Unsurprisingly, the reactions were intense and encompassed a range of awe, glee, and in some cases, sadness. But it was clear that each of the attendees DelGaudio “saw” in this way – from “the good time” to “nobody” – felt a deep gratitude at having been recognized as the people they saw themselves but may not regularly be affirmed as. And the reception of this form-bending take on the theater show really drove home how impactful these sorts of disruptions to the status quo can be when they nourish some core human need.


Another example from In and of Itself: about 15% of the way through the performance, DelGaudio asked for a volunteer who would be willing to leave the show early and return tomorrow. The volunteer who was selected was given a hulking book by another attendee – the one who had been kicked out of yesterday’s show – that was full of others’ writings. They were then instructed to leave the show and write in the book how they imagined the show would end. The show now becomes collaborative, and it takes place beyond the theater where it started.


I have a feeling that paragraph felt like it made no sense to anyone but me and anyone who’s already seen the show. But I mean, shame on you if you’re reading this without having watched that phenomenal work of art first!


Anyway.


The part of my work that people see happens on stages. And typically, it’s a pretty unilateral experience: I speak, I perform, and the audience listens. But In and of Itself has me wondering just how much more meaningful my work – and your work? – could be if we committed to breaking the format in order to deliver something that gets closer to these core needs that all human beings have.


As someone who speaks about the intersection between art and innovation, it amazes me how a show like In and of Itself is able to reveal how many more ways there are to mess with what we produce and how we live than are readily apparent. Most of the insights I share most obviously apply to how we approach our relationships, our routines, and our ambitions. But it’s incredibly easy for us to become those fish that are unaware of the water we’re swimming in.


My homework for myself is to explore how I might create an experience that breaks the unilateral and contained format of the typical keynote. Maybe one that unites audiences from different engagements; maybe one that finds some way to continue itself when my sixty minutes are up.


My homework for you is to try to explore how you might do the same.


If you’re a marketer, what assumptions are you making about the limitations of an email campaign, and how might you reach closer towards the part of your users that makes them feel human?

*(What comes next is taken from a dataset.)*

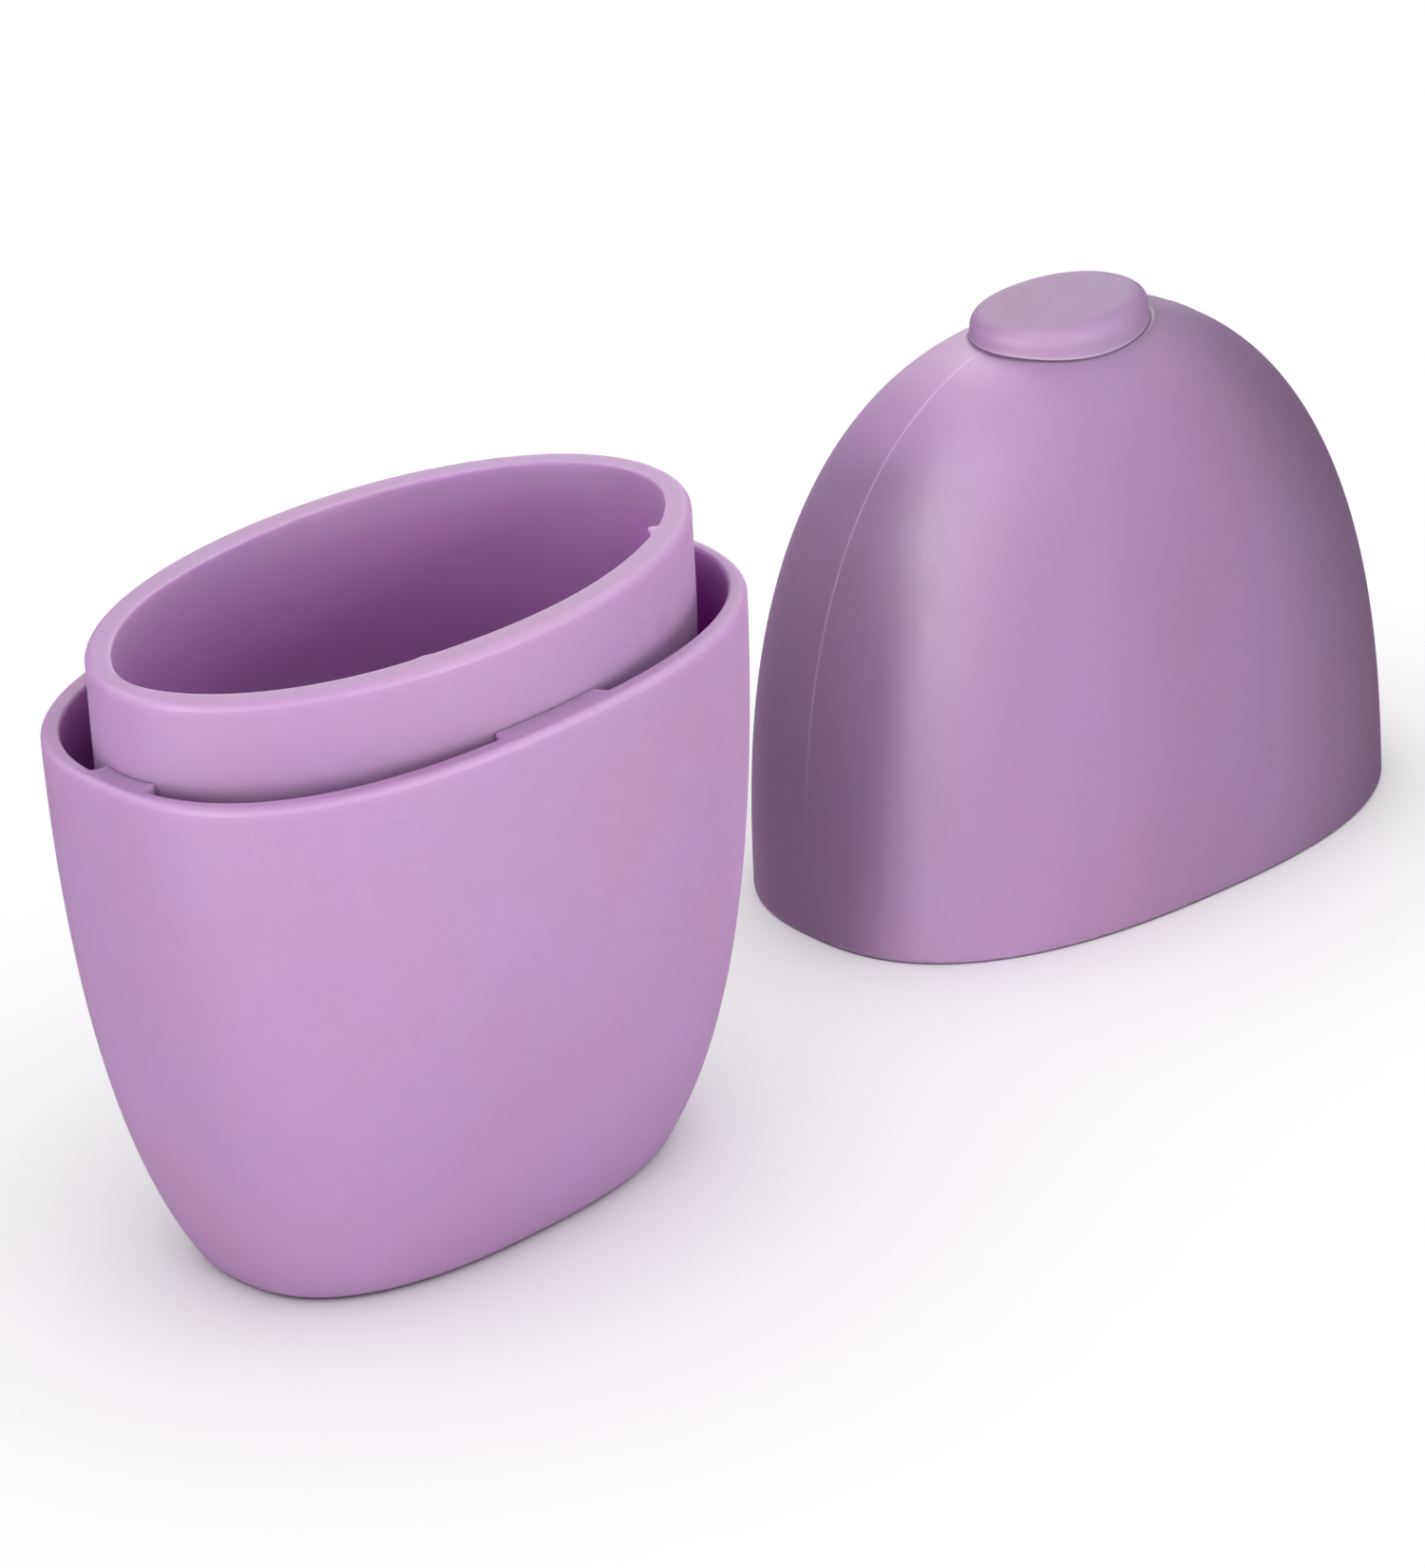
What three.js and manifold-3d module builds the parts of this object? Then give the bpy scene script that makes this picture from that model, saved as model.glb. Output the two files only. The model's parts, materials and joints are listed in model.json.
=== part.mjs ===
// An oval silicone cup with a push-in inner liner, and its domed lid with an oval pad on the crown.
//
// Millimetres, +Z up. The origin is the centre of the cup's flat foot, and +X runs along the cup's
// long axis. The lid stands on its own rim beside the cup, off the cup's +X end.
//
// Every plan section is an oval: |x / a|^power + |y / b|^power = 1. The wall of each vessel is a lathe
// whose rings are stretched into such ovals.

import * as THREE from "three";
import { mergeVertices } from "three/addons/utils/BufferGeometryUtils.js";
import Module from "manifold-3d";

// Plan sections: half-axes along X and Y, and the power of the oval.
const RIM = { a: 36, b: 22.65, power: 2.5 };
const COLLAR = { a: 33, b: 19.35, power: 2.03 };
const PAD = { a: 9.9, b: 7.5, power: 2.1 };

// The outer profile of the cup: each half-axis narrows from the rim to the foot.
const CUP_HEIGHT = 55.55;
const CUP_REACH = 1.156;
const CUP_LONG = { bend: 1.725, round: 4.12 };
const CUP_SHORT = { bend: 3.33, round: 2.115 };
const FOOT_ROUND = 1;
const RIM_ROUND = 0.7;
const CUP_WALL = 1.76;
const CUP_FLOOR = 3;

// The liner hangs clear of the shell all round, and its neck stands above the shell's rim.
const COLLAR_RISE = 8.05;
const LINER_WALL_AT_END = 2.35;
const LINER_WALL_AT_SIDE = 2.65;
const LINER_FLOOR = 3;
const LINER_ROUND = 4;
const COLLAR_ROUND = 0.6;

// Lugs inside the shell's rim that hold the liner's neck: one at each end and one on each side. Each
// is shifted a little anticlockwise round the rim.
const LUG_DROP = 0.1;
const LUG_DEPTH = 6;
const LUG_HALF_AT_END = 3.45;
const LUG_HALF_AT_SIDE = 6.5;
const LUG_SHIFT_AT_END = 0.5;
const LUG_SHIFT_AT_SIDE = 0.4;
const LUG_INTO_WALL = 0.9;

// The lid: the outer profile narrows from its rim to the crown, and its inside takes the collar.
const LID_HEIGHT = 56.65;
const LID_LONG = { bend: 2.55, round: 2.43 };
const LID_SHORT = { bend: 2.22, round: 2.46 };
const LID_WALL = 2.8;
const LID_CROWN = 4.6;
const SOCKET_CLEARANCE = 0.25;
const LID_PLACE = { x: 95.8, y: 7.5, turnDegrees: -3.98 };

// The pad on the crown, a little off its middle, and the shallow oval seat that it stands in.
const PAD_TOP = 58.4;
const PAD_SHIFT = { x: 0.4, y: -0.25 };
const PAD_ROUND = 1.6;
const SEAT_FLOOR = 54.6;

// Pieces that touch on the real object stand this far apart.
const GAP = 0.3;

// How finely the surfaces are cut: sides round a vessel and round the pad, rings up a wall and up a
// dome, rings round an edge, and points along a lug.
const SIDES = 40;
const PAD_SIDES = 32;
const WALL_STEPS = 8;
const DOME_STEPS = 12;
const ROUND_STEPS = 3;
const LUG_STEPS = 6;

const QUARTER = Math.PI / 2;

// The point of an oval at a turn round it.
function ovalPoint(oval, turn) {
  const along = Math.cos(turn);
  const across = Math.sin(turn);
  return {
    x: oval.a * Math.sign(along) * Math.abs(along) ** (2 / oval.power),
    y: oval.b * Math.sign(across) * Math.abs(across) ** (2 / oval.power),
  };
}

// The oval moved inwards, by the same distance all round unless the sides have one of their own.
function inset(oval, distance, atSide = distance) {
  return { ...oval, a: oval.a - distance, b: oval.b - atSide };
}

// The share of a half-axis that is left at a depth of 0 to 1 along the profile.
function narrowing(depth, profile) {
  return Math.max(1 - depth ** profile.bend, 0) ** (1 / profile.round);
}

function cupOval(z) {
  const depth = Math.max(CUP_HEIGHT - z, 0) / CUP_HEIGHT / CUP_REACH;
  return {
    a: RIM.a * narrowing(depth, CUP_LONG),
    b: RIM.b * narrowing(depth, CUP_SHORT),
    power: RIM.power,
    z,
  };
}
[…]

If you’re an executive, what assumptions are you making about where a leader must “sit” relative to the people they lead? How might you more closely integrate those people into a single part of your decision-making process that offers them more meaningful autonomy and/or contribution?


If you’re a spouse or partner, what assumptions do you make about what your relationship “is not” simply because of the dynamic you’ve built to date? What do you refrain from sharing or proposing? And what might be waiting for you on the other door of those explorations?


Enough rambling from me. I’m off to noodle on my homework some more.


Go watch In and of Itself.


And then, show someone that you see them.